Der Freistaat Sachsen muss selbstverständlich freien Eintritt in die Staatlichen Kunstsammlungen Dresden für bildende Künstler gewähren. Die Projektförderung ist mit einer angemessenen Summe im jährlichen Haushalt einzuplanen. Speziell die Katalogförderung ist auszubauen. Das Kultusministerium wird zur Förderung der Kunst an Schulen und zur Aufwertung des Kunstunterrichtes durch Berufskünstler angehalten. Besuche in Galerien, Museen etc. während der Schulzeit und in allen Klassenstufen sind im Lehrplan vorzusehen. Die „Kunststadt“ Dresden muss die soziokulturellen Einrichtungen durch langfristig zugesicherte, verlässliche institutionelle Förderung in angemessener Höhe erhalten.
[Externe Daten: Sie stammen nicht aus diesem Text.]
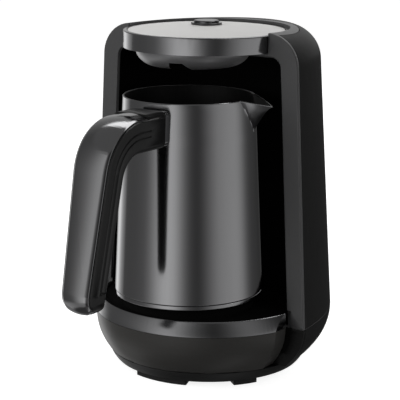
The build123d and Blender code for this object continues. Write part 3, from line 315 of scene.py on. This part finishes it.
def blend_tones(nodes, links, mask, low, high):
    """A colour that goes from one tone to the other with a mask."""
    mix = nodes.new("ShaderNodeMix")
    mix.data_type = "RGBA"
    mix.inputs["A"].default_value = (*low, 1)
    mix.inputs["B"].default_value = (*high, 1)
    links.new(mask, mix.inputs["Factor"])
    return mix.outputs["Result"]


noise_span = (0.3, 0.7)


def spread_value(nodes, links, mask, value, spread):
    """A value that strays a little to both sides with a noise mask."""
    span = nodes.new("ShaderNodeMapRange")
    span.inputs["From Min"].default_value, span.inputs["From Max"].default_value = noise_span
    span.inputs["To Min"].default_value = value * (1 - spread)
    span.inputs["To Max"].default_value = value * (1 + spread)
    links.new(mask, span.inputs["Value"])
    return span.outputs["Result"]


hand_haze = 0.08


def moulded_plastic(
    name, tone, roughness, grain=1500.0, depth=0.2, stretch=(1, 1, 1), shine=0.5, tone_spread=0.15
):
    """Opaque moulded plastic: its tone and gloss vary a little, over a fine grain."""
    made, nodes, links = new_material(name)
    shader = nodes.new("ShaderNodeBsdfPrincipled")
    skin = nodes.new("ShaderNodeGroup")
    skin.node_tree = moulded_skin
    skin.inputs["Grain Scale"].default_value = grain
    skin.inputs["Grain Depth"].default_value = depth
    skin.inputs["Stretch"].default_value = stretch
    low = tuple(c * (1 - tone_spread) for c in tone)
    high = tuple(c * (1 + tone_spread) for c in tone)
    links.new(blend_tones(nodes, links, skin.outputs["Grain"], low, high), shader.inputs["Base Color"])
    rough = spread_value(nodes, links, skin.outputs["Patches"], roughness, hand_haze)
    links.new(rough, shader.inputs["Roughness"])
    links.new(skin.outputs["Normal"], shader.inputs["Normal"])
    shader.inputs["Specular IOR Level"].default_value = shine
    links.new(shader.outputs[0], nodes["Material Output"].inputs["Surface"])
    return made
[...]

Die durch das Kulturamt vorgesehene Atelierförderung darf nicht regelmäßig den Streichungen im laufenden Haushalt zum Opfer fallen. Städtische, sanierungsbedürftige Häuser, Hallen und Fabrikgebäude sollen zu Atelierhäusern umgebaut und günstig an Künstler vermietet werden.
Es sind viel mehr Ausstellungsmöglichkeiten für Künstler vorzusehen. Die Ausrichtung von Ausstellungen, die sich ein Künstler selbst organisiert, muss finanziell unterstützt werden. Künstlerinnen und Künstler verlangen den Respekt gegenüber einer Berufsgruppe, deren Erzeugnisse Politiker für Renommee und Anerkennung nutzen!